Americans are spending billions administering their northern border and cutting their own throats commercially at the same time—and they can’t be bothered to recognize Canada as a foreign country!

The “Clarinda Incident” is too small to hurt. Canadians are now too big for that. However, Perry won applause for saying something that is essentially true: since the Free Trade Agreement of 1988, Canada is no longer a foreign supplier of oil like any other.

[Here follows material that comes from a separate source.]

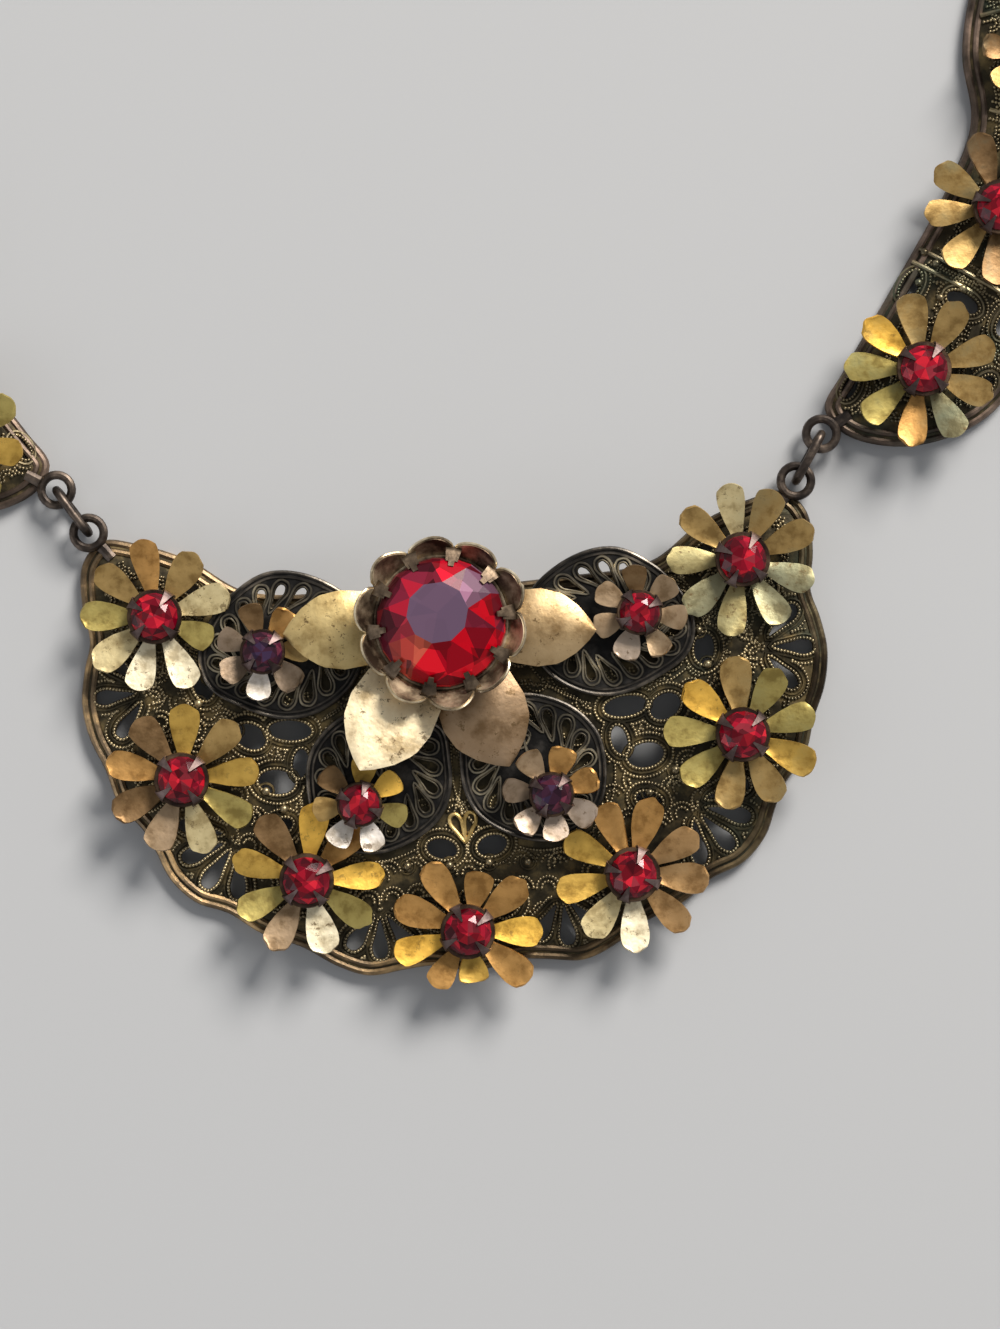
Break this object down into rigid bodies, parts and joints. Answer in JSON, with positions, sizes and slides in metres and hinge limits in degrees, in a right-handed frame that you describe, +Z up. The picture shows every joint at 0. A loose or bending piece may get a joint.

Canada’s oil industry, its industrial infrastructure, and its energy policies and regulations are continentally integrated. A barrel of Alberta oil contracted by an American consumer is as secure and as reliable as a barrel of oil contracted from an Alaskan. Indeed, its transportation and environmental risks are actually less. As a strategic North American asset, oil in Alberta is as valuable as oil in Texas—and is incomparably more secure than oil contracted off-shore from any other sovereign state.

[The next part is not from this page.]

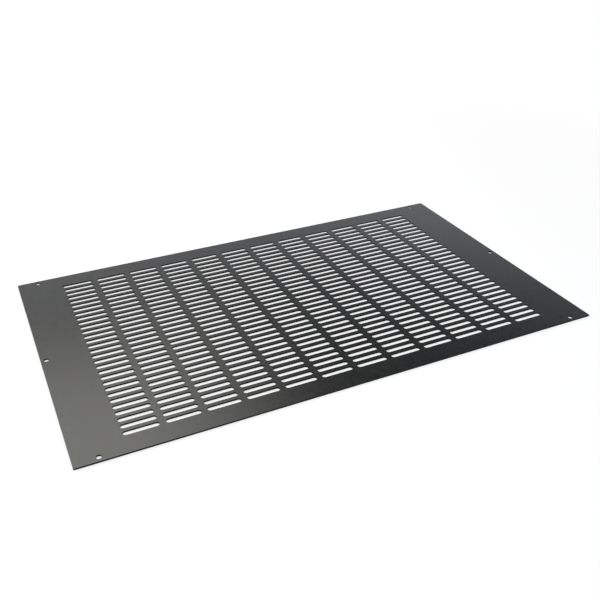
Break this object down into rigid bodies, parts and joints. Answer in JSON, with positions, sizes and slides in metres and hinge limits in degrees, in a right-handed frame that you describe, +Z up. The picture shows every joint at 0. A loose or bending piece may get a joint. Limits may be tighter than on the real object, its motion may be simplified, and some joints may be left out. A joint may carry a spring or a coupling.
{
  "type": "slotted sheet metal vent panel",
  "caption": "Flat rectangular sheet metal panel, black finish, punched with a wide grid of round-ended air slots and small screw holes near its edges.",
  "frame": {"origin": "centre of the sheet's underside", "axes": "+X along the sheet's length, +Y along its width, +Z up out of its top face"},
  "size_m": [0.4, 0.24, 0.0012],
  "materials": {
    "powder_coat": "satin black, fine texture"
  },
  "bodies": {
    "root": {"vent_panel": "powder_coat"}
  },
  "joints": []
}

The border risk—the sovereignty risk—is all on the Canadian side. That’s why it hurts to laugh at Perry’s clumsy language. Harper can’t turn off Canadian oil over the Keystone pipeline dispute. Furthermore, he can’t divert additional volumes of Alberta oil to China for many years without first going through a terrible fight with Canadian environmentalists, First Nations, and British Columbia, Canada’s third largest province.

The “Clarinda Incident” ought to be a wake-up call about the cruel reality of US presidential politics. Through to the Christmas recess of 2012, Obama and other Washington leaders will be making promises and decisions that profoundly affect Canadians. Canadians, unlike the good citizens of Clarinda, however, will have no say.

Happy New Year.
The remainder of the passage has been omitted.